The answer is simple. I've been dealing with company employees submitting fake reviews for over 10 years. When an employee of lesser rank promises to deal with the situation, the rate of recurrence is very high. Only the CEO. President, or Owner has the authority to reliably put in place the correct policies to slash the rate of recurrence to less than 10%.

Another reason is that review spammers can and will lie to try to save themselves. One tried to explain away a fake review with "The review was posted by our newest marketing intern." When the CEO was made aware of the incident, he contacted me to let me know the company didn't have interns. The person who told the lie about interns was the source of the fake client review, and there have been no new fake reviews from that company since the liar was fired.
 
What is supposed to happen?

The owner, the CEO, or the president of the company involved and I will have a chat by email. If requested, I will provide the IP addresses and other information from the fake reviews to aid in an internal investigation. I will also lay out some policy changes that I feel need to be implemented. Companies that have implemented these policies have a very low number of instances of repeated fake reviews. Companies where anyone less than the person in charge claims to have made the changes have a much higher rate of repeats. Companies that refuse to make these changes have an even higher rate of repeats.

If the person I am dealing with agrees to the changes and implements those changes, it becomes possible to have the fakes removed. The first one can be removed 6 months after the policy is communicated to all employees. If there is more than one, those can be removed one per month after the first is removed.

On rare occasions, the FPA catches a company employee leaving "client" reviews to attack competitors. In those cases, the minimum delay before removal will be much longer - at least 12 months after the last fake "self-review" is taken down. In the event of a second incident attacking a competitor, all the fakes will be left on the attacker's page permanently, and any competitors will be provided with details of the incident, including IP addresses.

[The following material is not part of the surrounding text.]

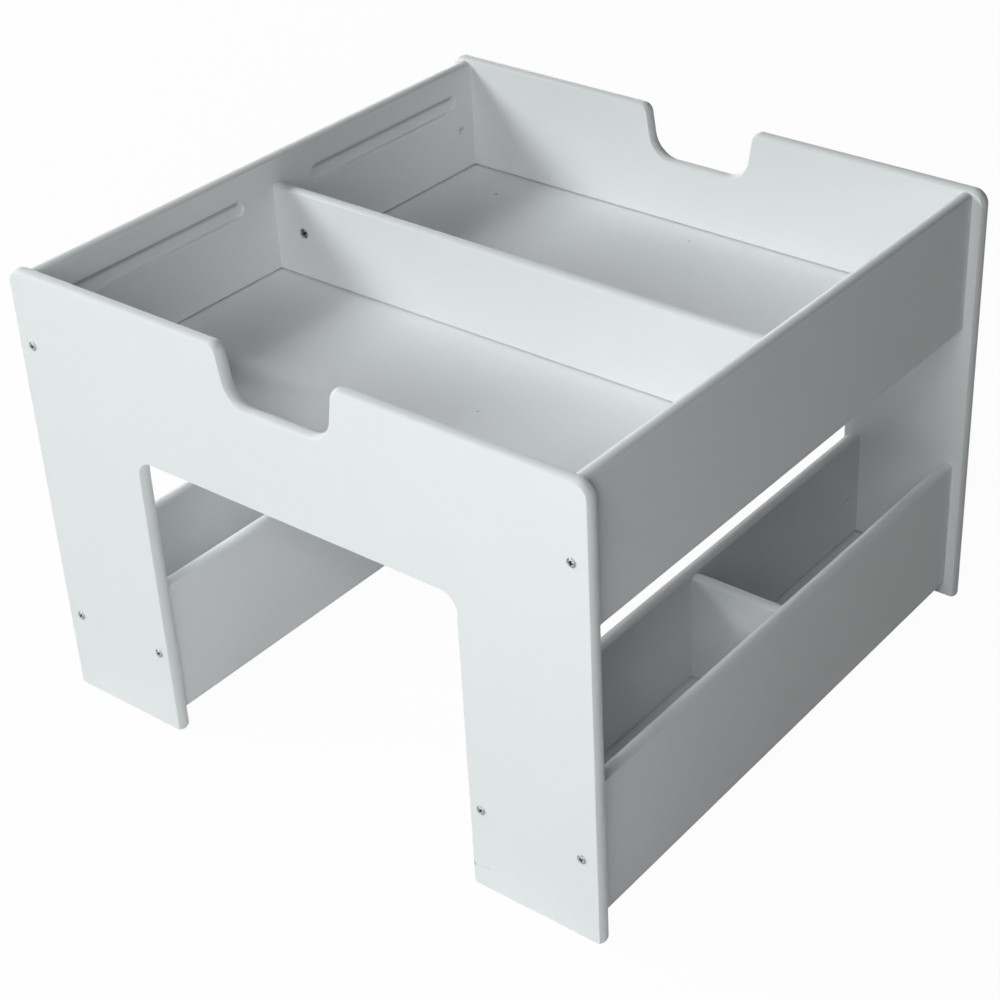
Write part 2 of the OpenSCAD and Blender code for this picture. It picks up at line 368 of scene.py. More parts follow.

If there are any new fake reviews from inside the company's offices or using accounts that can be tied to their employees, all removed fake reviews like this will come back. Depending on how severe the problem is, the countdown may be reset to a minimum of 12 months, or the reviews may stay on display forever. Any second or later offenses may be reported to regulators and consumer protection groups in whatever countries the FPA thinks are appropriate.

If the person I am dealing with does not agree to the policy changes required before removals are done, the reviews will stay on display forever.

The FPA is under no obligation to remove fake reviews. The ability to have those unethical items removed from a review page is a privilege, not a right.

There are still numerous incidents of employees who are not the owner, the CEO, the president of the company, or the chairman of the board involved deliberately misusing this contact form. As of today, any new incidents of misuse of this form by a company employee who should not be filling it out will result in a minimum of 1 additional month being added to the time before one of the fake reviews can be removed. This includes COOs or other executives. If there's someone above you who can fire you, filling out the form will get your company penalized.

Update: At least one company employee has decided that hijacking the conversation between me and the CEO after the countdown starts is ok. On 2 separate occasions, this employee wrote in about the removal before the deadline expired. The first time this person wrote in early, I mentioned that the CEO had the date. A few months later, this person wrote in early again and asked what the date was. I see I need to cover a broader range of abuse than the paragraph above mentions. This task cannot be delegated. Initial contact needs to be from the CEO. Followups need to be from the CEO. If anyone else from the company writes in to try to deal with the issue after the CEO has contact me, there will be a minimum 1 additional month added to the time before any of the fake reviews can be removed.

Update 2: Some smarter employees from several companies decided that trying to argue me into letting them take the CEO's place from the beginning is fine as long as they don't fill out the form above and trigger a penalty. From now on, I will give them a single "This is a CEO-Only issue. Give this link to the CEO." If they persist after that, that will be a one month penalty for each "But I can handle this issue" or "Let me check things out before informing the CEO" message I get.